Nigeria: Rising Concerns Over Impact of Inflation On SMEs, Households

By Babajide Komolafe

Economic analysts and members of the organised private sector have expressed anxiety over the severe impact of the continued rise in prices of goods and services on the survival of many businesses and ability of individuals to meet their basic needs, and the potential threat to the economy.

Inflation is the rise in the general level of prices, often expressed as a percentage, and it means that a unit of currency effectively buys less than it did in prior periods. Rapid growth in inflation also means that standard of living of the populace will continue to decline especially where wages remain constant and the prices of goods and service keep rising.

According to the National Bureau of Statistics (NBS), Nigeria's annual inflation rate rose to 18.17 per cent in April, the highest in 50 months. This increase is driven by continued rise in price of food items, reflected in the similarly, food price inflation which rose by 116 basis points to 22.95 per cent in April.

The rising trend of food prices is reflected in a report by analysts at Financial Derivatives Company, which shows that the price of Garri, a major staple for Nigerians, rose further to N15,700 per 50kg in April from N13,300 in March. Similarly the price of 50kg of tomatoes rose from N7, 000 in March to N12,000 in April.

Noting that this trend will persist, analysts at United Capital Plc, said, "Our outlook for inflation remains grim. Our stance is informed by unabating pressures on food prices resulting from several supply-side constraints."

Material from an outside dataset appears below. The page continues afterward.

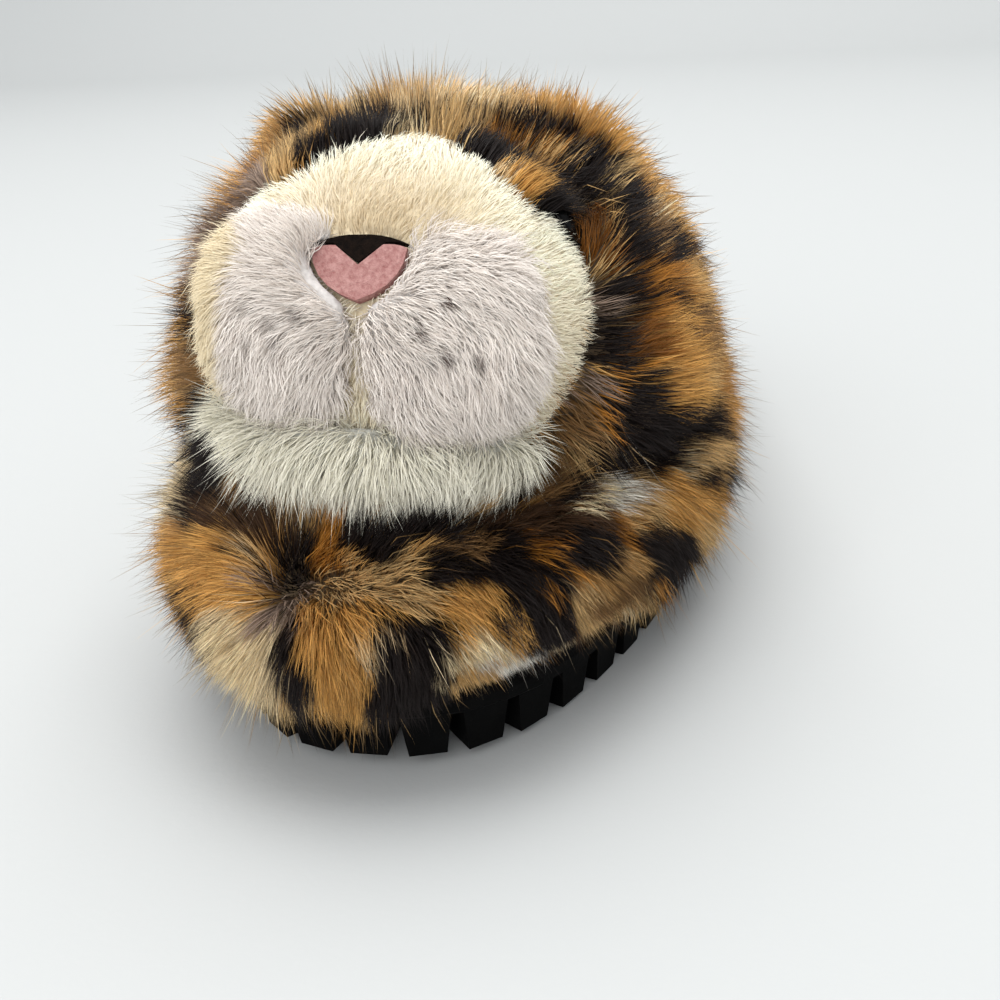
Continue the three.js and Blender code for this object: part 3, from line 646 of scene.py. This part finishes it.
# Head: forehead and cheeks cut from the same leopard pile and stuffed, sewn over the vamp.
# The pile is combed away from the muzzle, and lies down over the cheeks.
head = backing_cloth("head", 0.0025, 22, (0.10, 0.065, 0.035))
head_walls = walls_of(["upper", "muzzle", "platform_wrap", "chin", "eye_left", "eye_right"])
muzzle_low, muzzle_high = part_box("muzzle")
face_middle = np.array([(muzzle_low.x + muzzle_high.x) / 2, muzzle_low.y,
                        0.45 * muzzle_low.z + 0.55 * muzzle_high.z])


def inner_cheek(spots):
    """Share of the head's inner side at each spot"""
    return np.clip((-0.030 - spots[:, 0]) / 0.01, 0, 1)


def comb_out(spots):
    """Lay that runs away from the middle of the face, down over the cheeks and in over the
    outer half of each eye"""
    away = unit(spots - face_middle)
    lay = away * np.array([1.1, 1, 0.8]) + np.array([0, 0.25, -0.1])
    cheek = np.clip((0.078 - spots[:, 2]) / 0.02, 0, 1)[:, None]
    lay += cheek * np.array([0, -0.3, -0.6])
    lay += inner_cheek(spots)[:, None] * np.array([-0.6, -0.9, 0])
    for side in ("left", "right"):
        low, high = (np.array(corner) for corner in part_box(f"eye_{side}"))
        to_eye = (low + high) / 2 - spots
        gap = np.linalg.norm(to_eye, axis=1, keepdims=True)
        lay += np.clip((0.015 - gap) / 0.006, 0, 1) * (2.5 * to_eye / gap + np.array([0, -0.6, 0]))
    return lay


places = hair_places(head, 56000, 31, head_walls, 0.003, lambda at, n: 1.0 * (at[:, 1] < 0.05))
head_length = 0.0125 + 0.0020 * inner_cheek(places[0])
pile("head_pile", places, comb_out(places[0]), head_length, 0.00026, 0.55,
     {"share": 0.05, "pull": 0.35}, leopard_paint(31), 31)

# Ears: two small stuffed rounds of the same pile, sewn low on the corners of the head.
for side, seed in (("left", 41), ("right", 42)):
    ear = backing_cloth(f"ear_{side}", 0.0015, 4, (0.08, 0.05, 0.03))
    ear_walls = walls_of(["head", "upper"])
    places = hair_places(ear, 4500, seed, ear_walls, 0.003, lambda at, n: np.ones(len(at)))
    pile(f"ear_{side}_pile", places, comb_out(places[0]), 0.0095, 0.00028, 0.6,
         {"share": 0.06, "pull": 0.3}, leopard_paint(seed), seed)

# Muzzle: a firm stuffed ball of short cream pile that runs away from the nose on all sides, with
# painted shade in the hollow above the nose. Leopard pile is sewn over its upper edge.
muzzle = backing_cloth("muzzle", 0.002, 6, (0.70, 0.60, 0.42), 0.0003)
muzzle_walls = walls_of(["head", "pad_left", "pad_right", "chin", "nose", "nose_rim", "upper"])
nose_low, nose_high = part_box("nose")
rim_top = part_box("nose_rim")[1].z
nose_middle = (nose_low.x + nose_high.x) / 2
nose_top = np.array([nose_middle, nose_low.y, nose_high.z])
# centre and size of the painted shade in the hollow above the nose
nose_shade_middle = nose_top + np.array([0, 0.002, 0.005])
nose_shade_size = np.array([0.019, 0.020, 0.008])


def beside_nose(points):
    """True where a hair's point doesn't cover the felt nose"""
    height = (points[:, 2] - nose_low.z) / (rim_top - nose_low.z)
    half = 0.50 * (nose_high.x - nose_low.x) * np.clip(height * 1.8 + 0.10, 0, 1)
    return (height < 0) | (height > 0.80) | (abs(points[:, 0] - nose_middle) > half)


def muzzle_paint(shown, normals, chance, long_hair):
    """Cream, with painted shade in the hollow above the nose, darker low on the sides; the roots are painted
    darker as shade deep in the nap
    """
    cream = np.tile(linear("FFF7E3"), (len(shown), 1))
    # painted shade: the cream is darkened towards tan in the hollow above the nose
    hollow = np.exp(-(np.linalg.norm((shown - nose_shade_middle) / nose_shade_size, axis=1) ** 2))
    cream = blended(cream, linear("C9AC78"), 0.75 * hollow)
    cream = blended(cream, linear("F3E6C8"), np.clip((0.104 - shown[:, 2]) / 0.03, 0, 0.6))
    cream = cream * chance.normal(1, 0.04, (len(shown), 1))
    # painted shade at the roots of the nap (cream * 0.8)
    return cream * 0.8, cream, cream


SEAM = [  # x, y in the picture: upper edge of the cream pile, where the leopard pile begins
    (195, 300), (215, 245), (245, 207), (300, 180), (325, 164), (360, 150), (400, 142), (440, 144),
    (475, 164), (497, 188), (530, 214), (553, 224), (568, 244), (582, 270),
]


def past_seam(at):
    """True on the muzzle's upper edge, which is covered with leopard pile"""
    x, y = in_picture(at)
    return y < np.interp(x, *zip(*SEAM))


places = hair_places(muzzle, 7500, 52, muzzle_walls, 0.002, lambda at, n: 1.0 * past_seam(at))
pile("brow_pile", places, comb_out(places[0]), 0.0105, 0.00028, 0.75, {"share": 0.05, "pull": 0.35},
     leopard_paint(52), 52)
places = hair_places(muzzle, 34000, 51, muzzle_walls, 0.002, lambda at, n: 1.0 * ~past_seam(at))
pile("muzzle_nap", places, places[0] - nose_top + np.array([0, 0.004, 0.002]), 0.0052, 0.00020, 1.1,
     {"share": 0.05, "pull": 0.20}, muzzle_paint, 51, beside_nose, 0.02)

# Whisker pads: two stuffed rounds of grey-white pile, sewn on so that they meet at the mouth
# line. The pile fans out from the nose, with a few brown tufts for whisker roots.
WHISKERS = [  # x, y in the picture, and strength
    (452, 311, 1.0), (425, 337, 1.0), (450, 366, 1.0), (480, 370, 0.8),
    (243, 316, 0.5), (265, 330, 0.6), (292, 321, 0.7), (248, 354, 0.5), (271, 353, 0.6),
]
CREAM_RING = [(240, 232), (285, 214), (380, 216), (400, 226)]  # y, x: left of it the pile is cream
ring_fade = 8  # pixels
whisker_lift = 0.003
whisker_size = np.array([0.0009, 0.0045, 0.0013])
mouth_top = np.array([nose_middle, nose_low.y, nose_low.z])


def pad_paint(side):
    """Grey-white with fine darker streaks and the whisker roots of one pad; the hair roots are painted
    darker as shade, the ends a touch lighter as a painted highlight
    """
    pad_solid = walls_of([f"pad_{side}"])

    def paint(shown, normals, chance, long_hair):
        streak = chance.normal(0.04, 0.20, len(shown)) + 0.15 * ripple(shown, 0.004, 60)
        plain = blended(np.tile(linear("F2EAE2"), (len(shown), 1)), linear("B5A79E"), np.clip(streak, 0, 1))
        tone = plain
        for x, y, strength in WHISKERS:
            hit = pad_solid.ray_cast(eye, sight_line(x, y))[0]
            if hit is not None:
                root = np.array(hit + camera_back * whisker_lift)
                near = np.linalg.norm((shown - root) / whisker_size, axis=1)
                tone = blended(tone, linear("35180C"), strength * np.clip(1.5 - near, 0, 1))
        x, y = in_picture(shown)
        ring = np.clip((np.interp(y, *zip(*CREAM_RING)) - x) / ring_fade + 0.5, 0, 1)
        plain = blended(plain, linear("EADBBB"), ring)
        tone = blended(tone, linear("EADBBB"), ring)
        # painted shade at the hair roots (plain * 0.8) and a faint painted highlight at the ends (tone *
        # 1.03)
        return plain * 0.8, tone, tone * 1.03
    return paint


for side, seed in (("left", 61), ("right", 62)):
    pad = backing_cloth(f"pad_{side}", 0.0015, 4, (0.62, 0.59, 0.57))
    pad_walls = walls_of(["muzzle", "chin", "nose", "pad_left" if side == "right" else "pad_right"])
    places = hair_places(pad, 15000, seed, pad_walls, 0.0015, lambda at, n: np.ones(len(at)))
    lay = unit(places[0] - mouth_top) + np.array([0, 0, -0.5])
    pile(f"pad_{side}_pile", places, lay, 0.0080, 0.00022, 1.10, {"share": 0.05, "pull": 0.30},
         pad_paint(side), seed, beside_nose, 0.06)

# Chin: a stuffed bar of long white pile, sewn on under the pads and combed down over the
# platform. Leopard pile covers both of its ends.
chin = backing_cloth("chin", 0.0018, 14, (0.62, 0.62, 0.58))
chin_walls = walls_of(["muzzle", "pad_left", "pad_right", "head", "upper"])


def chin_paint(shown, normals, chance, long_hair):
    """Warm white, a little lighter and darker from hair to hair, with the roots painted darker as shade deep
    in the pile
    """
    white = np.tile(linear("F0ECDC"), (len(shown), 1)) * chance.normal(1, 0.05, (len(shown), 1))
    # painted shade at the roots of the chin pile (white * 0.78)
    return white * 0.78, white, white


CHIN_END = [(395, 208), (420, 220), (440, 234), (460, 252), (480, 275), (500, 300)]  # y, x: left end
chin_right = 534


def white_chin(at):
    """True between the ends of the white pile; past them the chin's cloth is leopard"""
    x, y = in_picture(at)
    return (x > np.interp(y, *zip(*CHIN_END))) & (x < chin_right)


places = hair_places(chin, 4500, 72, chin_walls, 0.0015, lambda at, n: 1.0 * ~white_chin(at))
pile("chin_end_pile", places, comb_out(places[0]), 0.0110, 0.00030, 0.60, {"share": 0.05, "pull": 0.35},
     leopard_paint(72), 72)
places = hair_places(chin, 16000, 71, chin_walls, 0.0015, lambda at, n: 1.0 * white_chin(at))
chin_low, chin_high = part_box("chin")
chin_top = np.array([(chin_low.x + chin_high.x) / 2, chin_high.y, chin_high.z])
fan = (places[0] - chin_top) * np.array([0.5, 1, 1])
pile("chin_pile", places, unit(fan) + np.array([0, -0.1, -1.0]), 0.0115, 0.00024, 0.80,
     {"share": 0.05, "pull": 0.30}, chin_paint, 71, None, 0.06)

# Nose and its rim: two flat pieces of wool felt glued to the front of the muzzle between the
# pads, pink below and black above.
for node, light, dark in (("nose", "BF938E", "95625F"), ("nose_rim", "1A110C", "070403")):
    felt, tree, shader = surface(f"{node}_felt", tuple(linear(light)), 0.95, Specular_IOR_Level=0.1)
    wool = grain(tree, 0.0011, 5, 0.7)
    shades(tree, shader, wool, [(0.32, tuple(linear(dark))), (0.66, tuple(linear(light)))])
    relief(tree, shader, wool, 0.0005)
    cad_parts[node].data.materials.clear()
    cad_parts[node].data.materials.append(felt)

# Eyes: smooth black plastic domes, each held through the cloth by its shank, almost hidden
# between the muzzle and the head's pile.
gloss, tree, shader = surface("eye_black", (0.003, 0.003, 0.003), 0.2, Specular_IOR_Level=0.12)
relief(tree, shader, grain(tree, 0.004), 0.00002)
for side in ("left", "right"):
    dome = even_skin(f"eye_{side}", f"eye_{side}_dome", 0.0007, 3, 0.0018)
    dome.data.materials.append(gloss)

Highlighting why the increase in food prices will persist, they said: "Clearly, food insecurity problems in the country have not subsided, and this continues to be exacerbated by forex scarcity and high costs of importation. Also, we note that as we enter the planting season, supply shortages are expected to garner pace, which could consequently place further pressure on prices.

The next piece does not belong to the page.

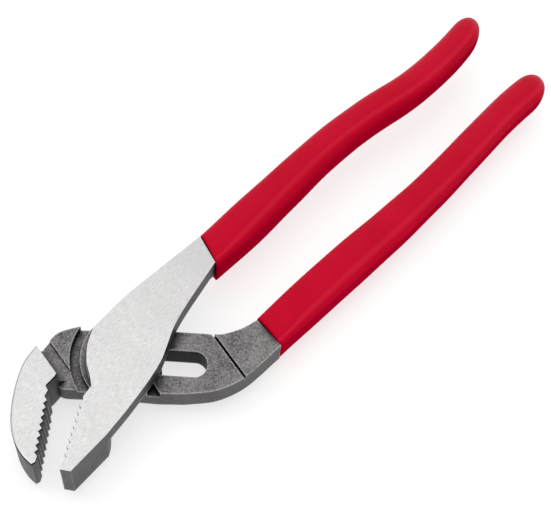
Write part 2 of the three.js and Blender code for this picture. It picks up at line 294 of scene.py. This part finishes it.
def steel(name, grain_angle, rim_shade):
    """Forged dark steel, with a bright ground face wherever the piece reaches the ground level.

    rim_shade is how dark the painted shade on the forged skin gets from that face to about 1 mm below
    it.
    """
    material, tree, surface = material_of(name)
    where = coordinates(tree)
    spot = where["Object"]
    height = parts(tree, spot)[2]
    facing = parts(tree, where["Normal"])[2]
    level = rescale(tree, height, GROUND_LEVEL - 0.5 * MM, GROUND_LEVEL - 0.3 * MM)
    ground = product(tree, level, rescale(tree, facing, 0.85, 0.95))
    speckle = noise(tree, spot, 0.65 * MM, detail=6, roughness=0.7)
    lined = stretched(tree, spot, grain_angle, GRAIN_STRETCH)
    grain = noise(tree, lined, 0.3 * MM, detail=5, roughness=0.65)

    forged = forged_colour(tree, spot, facing, speckle, rim_shade)
    bright = ground_colour(tree, spot, grain)
    rough_forged = rescale(tree, speckle, 0.3, 0.7, 0.42, 0.62)
    rough_ground = rescale(tree, grain, 0.3, 0.7, 0.28, 0.42)
    relief = blend_value(tree, ground, speckle, grain)
    depth = rescale(tree, ground, 0, 1, 0.14 * MM, 0.012 * MM)
    feed(tree, surface["Base Color"], blend_colour(tree, ground, forged, bright))
    feed(tree, surface["Roughness"], blend_value(tree, ground, rough_forged, rough_ground))
    feed(tree, surface["Normal"], bump(tree, relief, depth))
    feed(tree, surface["Metallic"], 0.9)
    return material


def plated_steel():
    """Zinc plating, hazy and finely pitted."""
    material, tree, surface = material_of("plated_steel")
    spot = coordinates(tree)["Object"]
    fine = noise(tree, spot, 0.5 * MM, detail=5)
    haze = noise(tree, spot, 4 * MM)
    colour = blend_colour(tree, rescale(tree, haze, 0.3, 0.7), ZINC_DARK, ZINC_PALE)
    feed(tree, surface["Base Color"], colour)
    feed(tree, surface["Roughness"], rescale(tree, fine, 0.3, 0.7, 0.28, 0.44))
    feed(tree, surface["Normal"], bump(tree, fine, 0.02 * MM))
    feed(tree, surface["Metallic"], 1.0)
    return material


# ---- vinyl and floor ----
def grip_ridge_highlight(tree, normal):
    """1 on the band where a grip's top starts to turn down towards +X and -Y, which gets a painted
    highlight.
    """
    x, y, up = parts(tree, normal)
    that_side = rescale(tree, calculate(tree, "SUBTRACT", x, y), 0.1, 0.3)
    return product(tree, rescale(tree, up, 0.8, 0.9), rescale(tree, up, 0.985, 0.94), that_side)


def grip_vinyl():
    """Dipped vinyl: saturated red, satin, with the fine orange-peel skin that a dipped coat dries to."""
    material, tree, surface = material_of("grip_vinyl")
    where = coordinates(tree)
    spot = where["Object"]
    flatness = calculate(tree, "ABSOLUTE", parts(tree, where["Normal"])[2])
    grain = noise(tree, spot, 0.55 * MM, detail=4)
    peel = noise(tree, spot, 2.4 * MM, detail=2)
    blotch = noise(tree, spot, 22 * MM, detail=3)

    colour = blend_colour(tree, rescale(tree, blotch, 0.3, 0.7), RED_DARK, RED_PALE)
    # painted shade: the grip's steep sides get a darker red
    colour = blend_colour(tree, rescale(tree, flatness, 0.1, 0.75), RED_SIDE_SHADE, colour)
    # painted highlight along the grip's ridge
    ridge = product(tree, grip_ridge_highlight(tree, where["Normal"]), 0.35)
    skin = calculate(tree, "ADD", product(tree, grain, 0.35), peel)
    feed(tree, surface["Base Color"], blend_colour(tree, ridge, colour, RED_RIDGE_HIGHLIGHT))
    feed(tree, surface["Roughness"], rescale(tree, grain, 0.3, 0.7, 0.36, 0.5))
    feed(tree, surface["Normal"], bump(tree, skin, 0.05 * MM))
    feed(tree, surface["Specular IOR Level"], rescale(tree, flatness, 0.3, 0.85, 0.0, 0.12))
    feed(tree, surface["Specular Tint"], RED_SHEEN)
    return material


def floor_paint():
    """Pale paint with a painted glow, though the floor is no lamp, so that shadows on it stay faint."""
    material, tree, surface = material_of("floor_paint")
    tone = noise(tree, coordinates(tree)["Object"], 0.3, detail=2)
    feed(tree, surface["Base Color"], blend_colour(tree, tone, FLOOR_DARK, FLOOR_PALE))
    # painted glow on the floor
    feed(tree, surface["Emission Color"], WHITE)
    feed(tree, surface["Emission Strength"], 0.66)
    feed(tree, surface["Roughness"], 0.8)
    return material


def paint(obj, material):
    obj.data.materials.clear()
    obj.data.materials.append(material)


def added(name, data):
    made = bpy.data.objects.new(name, data)
    bpy.context.scene.collection.objects.link(made)
    return made


# ---- pieces ----
def remade(name, tidy):
    """A new piece made from a CAD node's mesh, standing for that node and riding on its body."""
    source = frame["nodes"][name]
    work = bmesh.new()
    work.from_mesh(source.data)
    bmesh.ops.remove_doubles(work, verts=work.verts, dist=WELD)
    tidy(work)
    mesh = bpy.data.meshes.new(name + "_skin")
    work.to_mesh(mesh)
    work.free()
    piece = added(name + "_skin", mesh)
    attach(piece, source["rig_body"])
    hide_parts(name)
    return piece


def join_flat(work):
    """Turns the CAD's triangles back into flat faces and clean strips."""
    bmesh.ops.dissolve_limit(
        work, angle_limit=FLAT_TURN, verts=work.verts, edges=work.edges, delimit=set(),
    )


def join_quads(work):
    """Joins triangles in pairs wherever both have the edge between them as their longest."""
    def longest(face):
        return max(face.edges, key=lambda edge: edge.calc_length())

    diagonals = [
        edge for edge in work.edges
        if len(edge.link_faces) == 2
        and edge.calc_face_angle() < PAIR_TURN
        and all(len(face.verts) == 3 and longest(face) == edge for face in edge.link_faces)
    ]
    bmesh.ops.dissolve_edges(work, edges=diagonals, use_verts=False)


def rim_of_hook(work):
    """Takes the ground face back from the hook's outer edge, where the forged skin shows."""
    join_flat(work)
    rim = [
        edge for edge in work.edges
        if all(abs(vert.co.z - GROUND_LEVEL) < 0.05 * MM for vert in edge.verts)
        and any(face.normal.x < -0.1 and abs(face.normal.z) < 0.2 for face in edge.link_faces)
    ]
    bmesh.ops.bevel(
        work, geom=rim, offset=HOOK_RIM, segments=2, profile=0.5, affect="EDGES", clamp_overlap=True,
    )


def tuck_mouth(work):
    """Draws the sleeve's mouth in to just short of the steel, and keeps its rim crisp when smoothed."""
    crease = work.edges.layers.float.new("crease_edge")
    join_quads(work)
    work.normal_update()
    ahead = {
        face: face.calc_center_median().dot(TOWARDS_JAWS)
        for face in work.faces if face.normal.dot(TOWARDS_JAWS) > 0.8
    }
    foremost = max(ahead.values())
    mouth = {face for face, place in ahead.items() if place > foremost - MOUTH_REACH}
    verts = [vert for vert in work.verts if not mouth.isdisjoint(vert.link_faces)]
    centre = sum((vert.co for vert in verts), Vector()) / len(verts)
    for edge in {edge for face in mouth for edge in face.edges}:
        if not mouth.issuperset(edge.link_faces):
            edge[crease] = MOUTH_CREASE
    for vert in verts:
        inward = (centre - vert.co).normalized()
        if any(face.normal.dot(inward) > 0.3 for face in vert.link_faces if face not in mouth):
            vert.co += inward * MOUTH_TUCK
        vert.co += TOWARDS_JAWS * MOUTH_LAP


def metal_piece(name, material, bevel_width, tidy=join_flat):
    piece = remade(name, tidy)
    piece.data.shade_smooth()
    piece.data.set_sharp_from_angle(angle=SHARP_TURN)
    edge = piece.modifiers.new("edges", "BEVEL")
    edge.width = bevel_width
    edge.segments = 3
    edge.limit_method = "ANGLE"
    edge.angle_limit = SHARP_TURN
    edge.use_clamp_overlap = True
    edge.miter_outer = "MITER_ARC"
    weigh = piece.modifiers.new("shading", "WEIGHTED_NORMAL")
    weigh.keep_sharp = True
    paint(piece, material)


def grip_piece(name, material):
    piece = remade(name, tuck_mouth)
    piece.data.shade_smooth()
    smooth = piece.modifiers.new("smooth", "SUBSURF")
    smooth.levels = 2
    smooth.render_levels = 2
    paint(piece, material)


def build_pliers():
    plated = plated_steel()
    vinyl = grip_vinyl()
    ground = steel("ground_steel", TONGUE_GRAIN, 0.0)
    forged = steel("forged_steel", GROOVE_GRAIN, RIM_SHADE)
    metal_piece("tongue_half", ground, FORGING_EDGE)
    metal_piece("groove_half", forged, FORGING_EDGE, rim_of_hook)
    for name in ("pivot_bolt", "pivot_washer", "pivot_nut"):
        metal_piece(name, plated, FASTENER_EDGE)
    for name in ("tongue_half_grip", "groove_half_grip"):
        grip_piece(name, vinyl)


# ---- stage ----
def build_floor():
    work = bmesh.new()
    bmesh.ops.create_grid(work, x_segments=8, y_segments=8, size=FLOOR_HALF_SIDE)
    mesh = bpy.data.meshes.new("floor")
    work.to_mesh(mesh)
    work.free()
    floor = added("floor", mesh)
    floor.location.z = cad_low.z
    paint(floor, floor_paint())


def build_world():
    """A soft tent of light, brighter overhead than at the horizon."""
    horizon = 0.42
    overhead = 1.3
    backdrop = 0.97  # what the camera itself sees behind the floor
    world = bpy.data.worlds.new("studio")
    world.use_nodes = True
    tree = world.node_tree
    background = tree.nodes["Background"].inputs
    up = parts(tree, coordinates(tree)["Generated"])[2]
    seen = node(tree, "ShaderNodeLightPath").outputs["Is Camera Ray"]
    glow = rescale(tree, up, 0, 0.9, horizon, overhead)
    feed(tree, background["Strength"], blend_value(tree, seen, glow, backdrop))
    feed(tree, background["Color"], WHITE)
    bpy.context.scene.world = world
    bpy.context.scene.view_settings.view_transform = "Standard"


def build_key():
    """One lamp on the hook's side, aimed at the tool's middle, for the highlights on the edges."""
    lamp = bpy.data.lights.new("key", "AREA")
    lamp.shape = "SQUARE"
    lamp.size = KEY_SIZE
    lamp.energy = KEY_POWER
    key = added("key", lamp)
    key.location = KEY_PLACE
    aim = (cad_low + cad_high) / 2 - KEY_PLACE
    key.rotation_euler = aim.to_track_quat("-Z", "Y").to_euler()


# ---- camera ----
def shift_lens(camera, marker, name, amount):
    """Shifts the lens only while the camera stands at the marker, by a curve over the distance."""
    setattr(camera.data, name, amount)
    curve = camera.data.driver_add(name)
    curve.driver.type = "SUM"
    away = curve.driver.variables.new()
    away.name = "away"
    away.type = "LOC_DIFF"
    away.targets[0].id = camera
    away.targets[1].id = marker
    for modifier in list(curve.modifiers):
        curve.modifiers.remove(modifier)
    while curve.keyframe_points:
        curve.keyframe_points.remove(curve.keyframe_points[0])
    # two keys can't stand closer than 0.01 apart
    for distance, shift in ((0.0, amount), (SHIFT_REACH, 0.0)):
        curve.keyframe_points.insert(distance, shift).interpolation = "CONSTANT"


def build_camera():
    """Looks down from beyond the jaws, its picture plane parallel to the tool and its lens shifted."""
    data = bpy.data.cameras.new("camera")
    data.sensor_width = SENSOR
    data.lens = LENS
    data.clip_start = 0.01
    data.clip_end = 20
    camera = added("camera", data)
    marker = added("viewpoint", None)
    for item in (camera, marker):
        item.location = VIEWPOINT
    for name, amount in LENS_SHIFT.items():
        shift_lens(camera, marker, name, amount)
    bpy.context.scene.camera = camera


build_pliers()
build_floor()
build_world()
build_key()
build_camera()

"Furthermore, an increase in energy prices is likely in the second half of 2021 (H2-2021). Surely, a rise in petrol prices will contribute to the index's inflationary pressures, as it will feed into the transportation and logistical costs on the food index."

The continued upward trend in prices is troubling, said Muda Yusuf, Director General, Lagos Chamber of Commerce and Industry, mounting inflationary pressure is a troubling phenomenon. "More worrisome is the food inflation has accelerated to 23 per cent, he said. Expressing concerns over the impact of this trend on individuals and businesses, Yusuf said: "Rising inflationary pressures weakens purchasing power of citizens as real incomes collapse, it accentuates pressure on production costs, it negatively impacts profitability, and undermines investors' confidence.

"It is not in all cases that high production and operating costs can be passed on to the consumers.

"The implication is that producers are also taking a hit. This is more severe where a product or service is faced with a high demand elasticity. These are products that consumers can readily do without."

At a media briefing two weeks ago, the Group Executive Director of Dangote Industries Limited, ," Edwin Devakumar said the Dangote Cement Plc has not increased the price of cement in the past 16 months despite the continuous rise in the cost of production and surging demand for cement.

Though most of the distributors and marketers of cement products are taking advantage of the increase in demand, which created artificial scarcity in the market, to hike retail price, Devakumar said Dangote Cement has consistently maintained the same ex-factory price for its products.

In the other sectors of the economy such as medicare, fast moving consumables, many manufacturers have been constrained to hike price commensurate with the prevailing inflation rate.

Their reason being that many of them fear that passing the excessive cost of production to their customers may lead to apathy and consumer resistance to their products.

What some manufacturers of consumables have resorted to is to reduce some of their product sizes to ensure that in spite of their inability to raise prices, they could stay afloat in the face of galloping inflation.

Many manufacturing firms are also slashing production due to their inability to procure dollars for raw materials.

Also, they are being pummel by the rising cost of energy, transportation and the rising cost of machinery as a result of the devaluation of the local currency.